With the partial exception of ASEAN, there is not much in the way of wider political vision in Asia. Japan still wants to avoid thinking about politics, whether domestic or international. China seems to want to re-invent the classical regional politics of suzerain and vassal. Most of southeast Asia is run by narrowly based elites in pursuit of their own vested interests. The west may have lost some of its steam, but it is still the only source of political vision, whether it be the EU's project to invent a new political form which transcends the Westphalian state-system, or the (somewhat dented) trans-Atlantic vision of a liberal world order.

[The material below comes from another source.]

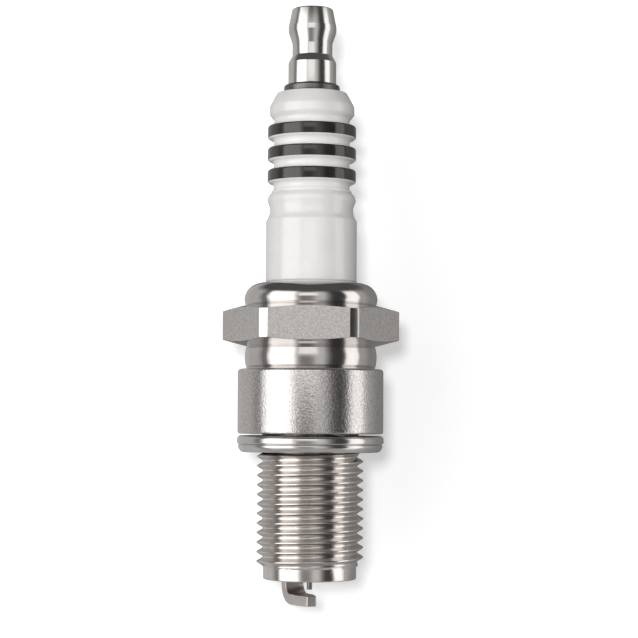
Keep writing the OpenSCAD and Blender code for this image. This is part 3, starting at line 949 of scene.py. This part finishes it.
# What the plug mirrors, by direction round it: degrees to the right of the lens, and brightness.
STUDIO = [
    (-180, 0.2),
    (-170, 0.2),
    (-160, 0.57),
    (-106, 0.57),
    (-97, 0.4),
    (-91, 0.21),
    (-82, 0.22),
    (-73, 2.1),
    (-32, 2.1),
    (-27, 1.4),
    (-22, 0.6),
    (-17, 0.33),
    (-11, 0.26),
    (0, 0.3),
    (6, 0.45),
    (12, 0.68),
    (23, 0.7),
    (29, 0.42),
    (35, 0.18),
    (41, 0.06),
    (57, 0.05),
    (63, 0.12),
    (68, 1.5),
    (91, 1.5),
    (97, 0.45),
    (106, 0.5),
    (118, 0.38),
    (128, 0.3),
    (150, 0.28),
    (170, 0.2),
    (180, 0.2),
]


def make_studio():
    """Tall soft boxes and dark flags round the plug, painted on the world, and white for the lens."""
    world = bpy.data.worlds.new("studio")
    world.use_nodes = True
    tree = world.node_tree
    x, y, z = add(tree, "SeparateXYZ", {0: add(tree, "TexCoord").outputs["Generated"]}).outputs
    front = add(tree, "Math", {0: y, 1: -1.0}, operation="MULTIPLY")
    turn = add(tree, "Math", {0: x, 1: front}, operation="ARCTAN2")
    # 0 to 1 once round, and 0 to 1 from straight down to straight up
    round_share = add(tree, "Math", {0: turn, 1: 1 / (2 * pi), 2: 0.5}, operation="MULTIPLY_ADD")
    height = add(tree, "Math", {0: z, 1: 0.5, 2: 0.5}, operation="MULTIPLY_ADD")
    round_stops = [(a / 360 + 0.5, grey(v)) for a, v in STUDIO]
    boxes = add(tree, "ValToRGB", {0: round_share}, round_stops)
    reach_stops = [(0.12, grey(0)), (0.25, grey(1)), (0.75, grey(1)), (0.84, grey(0))]
    reach = add(tree, "ValToRGB", {0: height}, reach_stops)
    ends = add(tree, "ValToRGB", {0: height}, [(0.3, grey(0.45)), (0.7, grey(0.1))])
    walls = add(tree, "Mix", {0: reach, 6: ends, 7: boxes}, data_type="RGBA")
    # A small soft box high in front, which only the lip, the neck and the nut mirror
    wide = [(a / 360 + 0.5, grey(v)) for a, v in ((-22, 0), (-19, 1), (10, 1), (17, 0))]
    tall = [
        (0.5 + sin(radians(a)) / 2, grey(v)) for a, v in ((2.2, 0), (4.2, 1), (26, 1), (34, 0))
    ]
    across = add(tree, "ValToRGB", {0: round_share}, wide)
    up = add(tree, "ValToRGB", {0: height}, tall)
    share = add(tree, "Math", {0: across, 1: up}, operation="MULTIPLY")
    lit = {0: share, 6: walls.outputs[2], 7: grey(1.25)}
    studio = add(tree, "Mix", lit, data_type="RGBA")
    path = add(tree, "LightPath")
    # Matt surfaces get less from the boxes, because the key light does most for them
    matt = path.outputs["Is Diffuse Ray"]
    strength = add(tree, "MapRange", {"Value": matt, "To Min": 1.0, "To Max": 0.5})
    mirrored = tree.nodes["Background"]
    feed(tree, mirrored, {"Color": studio.outputs[2], "Strength": strength})
    seen = add(tree, "Background", {"Color": grey(1)})
    both = add(tree, "MixShader", {0: path.outputs["Is Camera Ray"], 1: mirrored, 2: seen})
    feed(tree, tree.nodes["World Output"], {"Surface": both})
    bpy.context.scene.world = world


make_camera()
make_terminal_nut()
make_terminal_stud()
make_shell()
make_hexagon()
make_gasket()
make_ground_electrode()
finish_kept_pieces()
make_surroundings()
make_lights()
make_insulator()
make_rib_glaze()
make_studio()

The belief in progress and competition, not to mention the making of a wider Westernistic world, ensures that the west is keen to see Asians recover their economic prowess. But the west knows from its own travails that capitalism requires intense competition; as Asians move up the ladder of development, many of their companies will-and should-fail. Modern economies require more empowered women, but this challenges supposedly distinctive Asian family and social values. Empowering more middle class individuals inevitably-yes, inevitably-leads to greater political pluralism, which in turn generates the demand for wider participation in government. An information economy requires no less. If there is one conclusion from the crisis in east Asia, it is that east Asian societies cannot enjoy future economic success unless they become more open, more plural, more democratic: in short, more Westernistic.

The prospects of east Asians rising to these challenges are good. After all, these states destroyed old illusions in the developing world that modernisation did not need capitalism. China's capitalist revolution was crucial to the defeat of communism. But as the history of the old west shows, past successes are no guarantee of future ones. The logic of western ideas is posing difficult questions for east Asians, as it does for the old west. But without a more Westernistic Asia, Asians will lose their chance of playing a big role in the process of remaking the west. The old west is open to co-operation, competition and debate. Asians will not have a strong voice in these debates if their economies fail and if they pretend that they stand outside the flow of Westernistic ideas.

Some states and peoples will fail to meet the challenges. Having successfully grasped so many of the empowering ideas generated by the west, east Asians have an excellent chance of not being among those losers. But to maximise that chance, they must deepen their commitment to adaptation and openness. If they fail to do so, the cost to themselves, the west, and the progress of human history will be high.